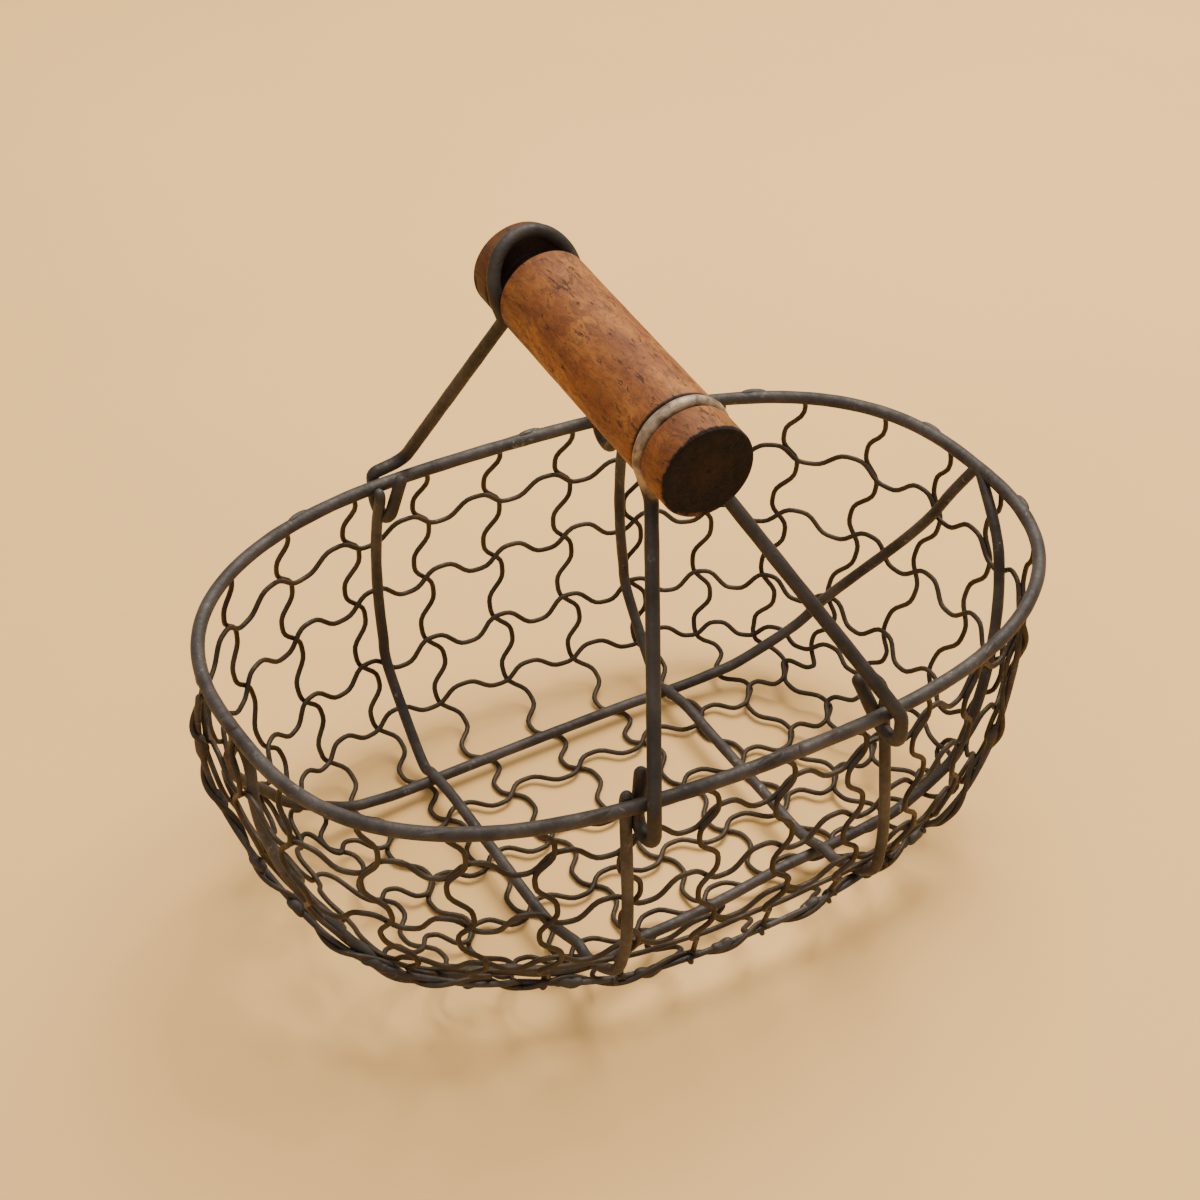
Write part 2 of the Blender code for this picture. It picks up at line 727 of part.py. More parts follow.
def make_bail(name, left_x, right_x, loop_y, front):
    """A bail: hook, leg, loop round the neck of the grip, leg and hook."""
    outward = -1 if front else 1
    ends = hook_places(left_x, right_x, front)
    left, arm = bail_foot(-left_x, ends[0].y, outward)
    right, _ = bail_foot(right_x, ends[1].y, outward)
    loop = []
    whole = math.pi + 2 * LOOP_WRAP
    for i in range(LOOP_FACETS + 1):
        angle = math.pi + LOOP_WRAP - whole * i / LOOP_FACETS
        lean = 0 if front else FAR_LOOP_LEAN * max(0, math.sin(angle))
        loop.append(Vector((GRIP_X + LOOP_RADIUS * math.cos(angle), loop_y + lean,
                            GRIP_HEIGHT + LOOP_RADIUS * math.sin(angle))))
    climb = leg(left, arm, 0 if front else BACK_LEFT_RUN, loop_y, loop[0], -1)
    fall = leg(right, arm, 0, loop_y, loop[-1], 1)
    points = climb + loop[1:-1] + fall[::-1]
    apart = [points[0]]
    for point in points[1:]:
        if (point - apart[-1]).length > GAP:
            apart.append(point)
    normals = carried_normals(apart, Vector((0, -outward, 0)))
    shape = wire_mesh(apart, normals, BAIL_RADIUS, WIRE_SIDES)
    add_piece(name, shape, "wire", (ends[0] + ends[1]) / 2)


def groove(start, length, radius):
    """Profile of a turned groove with eased edges, as pairs of radius and Y."""
    end = start + length
    return [(GRIP_RADIUS, start - GROOVE_CHAMFER), (GRIP_RADIUS - GROOVE_CHAMFER, start),
            (radius, start), (radius, end),
            (GRIP_RADIUS - GROOVE_CHAMFER, end), (GRIP_RADIUS, end + GROOVE_CHAMFER)]


def far_neck_radius():
    """Radius of the far groove, deep enough for the far loop when both bails swing to their ends."""
    front = sum(place.y for place in hook_places(FRONT_HOOK_LEFT_X, FRONT_HOOK_RIGHT_X, True))
    back = sum(place.y for place in hook_places(BACK_HOOK_X, BACK_HOOK_X, False))
    return NEAR_NECK_RADIUS - (back - front) / 2 * math.sin(BAIL_SWING)


def make_grip():
    """The turned wooden grip: knob, snug groove, body, deep groove and knob on one axis."""
    profile = [(0, NEAR_FACE_Y), (GRIP_RADIUS - GRIP_CHAMFER, NEAR_FACE_Y),
               (GRIP_RADIUS, NEAR_FACE_Y + GRIP_CHAMFER)]
    profile += groove(NEAR_FACE_Y + NEAR_KNOB_LENGTH, NEAR_GROOVE_LENGTH, NEAR_NECK_RADIUS)
    profile += groove(FAR_FACE_Y - FAR_KNOB_LENGTH - FAR_GROOVE_LENGTH, FAR_GROOVE_LENGTH,
                      far_neck_radius())
    profile += [(GRIP_RADIUS, FAR_FACE_Y - GRIP_CHAMFER), (GRIP_RADIUS - GRIP_CHAMFER, FAR_FACE_Y),
                (0, FAR_FACE_Y)]
    shape = bmesh.new()
    verts = [shape.verts.new((GRIP_X + radius, y, GRIP_HEIGHT)) for radius, y in profile]
    edges = [shape.edges.new(pair) for pair in zip(verts, verts[1:])]
    bmesh.ops.spin(shape, geom=verts + edges, cent=(GRIP_X, 0, GRIP_HEIGHT), axis=(0, 1, 0),
                   angle=2 * math.pi, steps=GRIP_FACETS, use_merge=True)
    bmesh.ops.remove_doubles(shape, verts=shape.verts, dist=GAP / 10)
    bmesh.ops.recalc_face_normals(shape, faces=shape.faces)
    add_piece("handle_grip", shape, "wood", Vector((GRIP_X, FRONT_LOOP_Y, GRIP_HEIGHT)))


def main():
    """Clear the scene and build every piece."""
    for old in list(bpy.data.objects):
        bpy.data.objects.remove(old)
    make_rim()
    make_cross_rib("cross_rib_left", -1, CROSS_RIB_LEFT_FRONT_X, CROSS_RIB_LEFT_BACK_X)
    make_cross_rib("cross_rib_right", 1, CROSS_RIB_RIGHT_FRONT_X, CROSS_RIB_RIGHT_BACK_X)
    make_long_rib("long_rib_front", 1, (LEFT_FRONT_TURN, RIGHT_FRONT_TURN),
                  (LEFT_FRONT_POWER, RIGHT_FRONT_POWER))
    make_long_rib("long_rib_back", -1, (LEFT_BACK_TURN, RIGHT_BACK_TURN),
                  (LEFT_BACK_POWER, RIGHT_BACK_POWER))
    make_seam()
    for row in range(WALL_ROWS):
        make_wall_row(row + 1, row_share(row))
    make_wall_row(WALL_ROWS + 1, 1 - (MESH_WAVE + MESH_WIRE_RADIUS) / BACK_DROP)
    for column in range(MESH_COLUMNS):
        make_wall_column(column)
    for number in range(2 * FLOOR_COLUMNS_EACH_SIDE + 1):
        make_floor_cross_wire(number + 1, number - FLOOR_COLUMNS_EACH_SIDE)
    for number in range(FLOOR_ROWS):
        make_floor_long_wire(number + 1, number - (FLOOR_ROWS - 1) / 2)
    make_bail("front_bail", FRONT_HOOK_LEFT_X, FRONT_HOOK_RIGHT_X, FRONT_LOOP_Y, True)
    make_bail("back_bail", BACK_HOOK_X, BACK_HOOK_X, BACK_LOOP_Y, False)
    make_grip()


main()
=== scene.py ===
"""Wire storage basket with a turned wooden grip, dressed for its portrait.

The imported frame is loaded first. Every wire is then drawn again as a round, finely bent wire on the
same curves, the grip is turned with its grooves and worn ends, and all get their finishes. It is laid
out as an add-on: each piece or group of like pieces has its own operator.

Places round the rim are counted in parts, from the middle of the front towards the right. Places down
the wall are shares of its depth, from the rim to the lower edge.
"""
import bisect
import json
import math

import bpy
from bpy.props import FloatProperty, FloatVectorProperty, IntProperty, PointerProperty
from bpy.types import Operator, Panel, PropertyGroup
from mathutils import Matrix, Vector, noise

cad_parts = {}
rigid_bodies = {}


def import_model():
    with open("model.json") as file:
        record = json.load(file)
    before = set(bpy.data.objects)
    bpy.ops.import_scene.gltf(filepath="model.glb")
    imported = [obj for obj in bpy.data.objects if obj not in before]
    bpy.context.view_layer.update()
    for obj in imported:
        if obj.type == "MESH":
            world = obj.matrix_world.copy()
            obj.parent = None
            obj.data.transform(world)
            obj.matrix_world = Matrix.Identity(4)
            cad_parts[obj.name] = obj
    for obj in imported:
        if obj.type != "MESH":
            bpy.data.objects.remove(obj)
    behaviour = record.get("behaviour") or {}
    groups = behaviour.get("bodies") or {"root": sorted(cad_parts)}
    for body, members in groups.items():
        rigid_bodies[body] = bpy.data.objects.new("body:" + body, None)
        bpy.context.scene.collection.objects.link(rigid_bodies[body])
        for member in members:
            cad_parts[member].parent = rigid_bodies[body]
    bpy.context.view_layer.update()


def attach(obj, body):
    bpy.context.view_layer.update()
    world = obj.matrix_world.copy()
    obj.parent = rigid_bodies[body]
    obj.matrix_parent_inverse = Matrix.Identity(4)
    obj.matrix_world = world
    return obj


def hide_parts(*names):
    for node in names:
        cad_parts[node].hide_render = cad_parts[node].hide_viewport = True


bl_info = {
    "name": "Wire Storage Basket",
    "version": (1, 0, 0),
    "blender": (4, 5, 0),
    "location": "View3D > Sidebar > Basket",
    "description": "Draws the wires, the turned grip and the stage of a wire storage basket",
    "category": "Object",
}

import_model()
MM = 0.001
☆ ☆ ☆
=== Task to carry out ===
The line with "for number in range(2" marks the start and the line with "before = set(bpy.data.objects)" marks the end; transcribe every line in that stretch, unchanged.

=== Complete output ===
    for number in range(2 * FLOOR_COLUMNS_EACH_SIDE + 1):
        make_floor_cross_wire(number + 1, number - FLOOR_COLUMNS_EACH_SIDE)
    for number in range(FLOOR_ROWS):
        make_floor_long_wire(number + 1, number - (FLOOR_ROWS - 1) / 2)
    make_bail("front_bail", FRONT_HOOK_LEFT_X, FRONT_HOOK_RIGHT_X, FRONT_LOOP_Y, True)
    make_bail("back_bail", BACK_HOOK_X, BACK_HOOK_X, BACK_LOOP_Y, False)
    make_grip()


main()
=== scene.py ===
"""Wire storage basket with a turned wooden grip, dressed for its portrait.

The imported frame is loaded first. Every wire is then drawn again as a round, finely bent wire on the
same curves, the grip is turned with its grooves and worn ends, and all get their finishes. It is laid
out as an add-on: each piece or group of like pieces has its own operator.

Places round the rim are counted in parts, from the middle of the front towards the right. Places down
the wall are shares of its depth, from the rim to the lower edge.
"""
import bisect
import json
import math

import bpy
from bpy.props import FloatProperty, FloatVectorProperty, IntProperty, PointerProperty
from bpy.types import Operator, Panel, PropertyGroup
from mathutils import Matrix, Vector, noise

cad_parts = {}
rigid_bodies = {}


def import_model():
    with open("model.json") as file:
        record = json.load(file)
    before = set(bpy.data.objects)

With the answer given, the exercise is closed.